= Mustard bath =

Traditional therapeutic remedy

A mustard bath is a traditional therapeutic remedy for tired, stressed muscles, colds, fevers and seizures. The mustard was thought to draw out toxins and warm the muscles, blood and body. It was a standard medical practice up until the first part of the twentieth century and continues to be used in alternative medicine.

== General use ==
Baths in general have been historically used in medical practices for a variety of reasons, from stimulating the skin, to acting as a sedative, and also simply to clean. Mustard baths specifically were known for their ability to remove toxins from the body and providing a feeling of warmth to the skin. However, if applied incorrectly or for too long it can cause inflammation to the skin. Mustard seeds contain manganese, iron, and magnesium, all chemicals that have anti-inflammatory properties, evidence of using mustard as a way to treat inflammation dates back to Ancient Greece where it is said that Pythagoras recommended mustard seeds as a remedy for scorpion stings.

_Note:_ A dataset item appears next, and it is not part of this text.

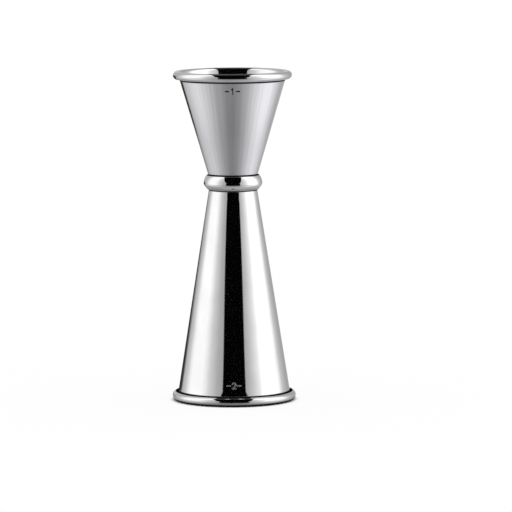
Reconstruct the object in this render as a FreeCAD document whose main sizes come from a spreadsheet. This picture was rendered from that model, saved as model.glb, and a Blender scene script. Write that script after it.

Mustard baths have been used to treat a variety of illnesses, ranging from acne to insanity, typically it was thought that the sensation of warmth brought on by mustard baths had a calming effect on the body and could calm a racing heart. It was also common for mustard baths to be used specifically to treat children, because it is seen as a gentle way to treat the skin in cases of pneumonia or typhoid fever.

In the modern-day mustard baths continue to be used in alternative medicine circles to alleviate chronic pain, however the FDA, along with other nations has banned the sale of crude mustard oil due to its erucic acid content.

The amount of mustard needed to create a mustard bath varies in historical record with one source claiming that "five or six handfuls of crude mustard" are needed to create a proper mustard bath, while another claims that a pound of mustard in a small tub full of water is what's needed.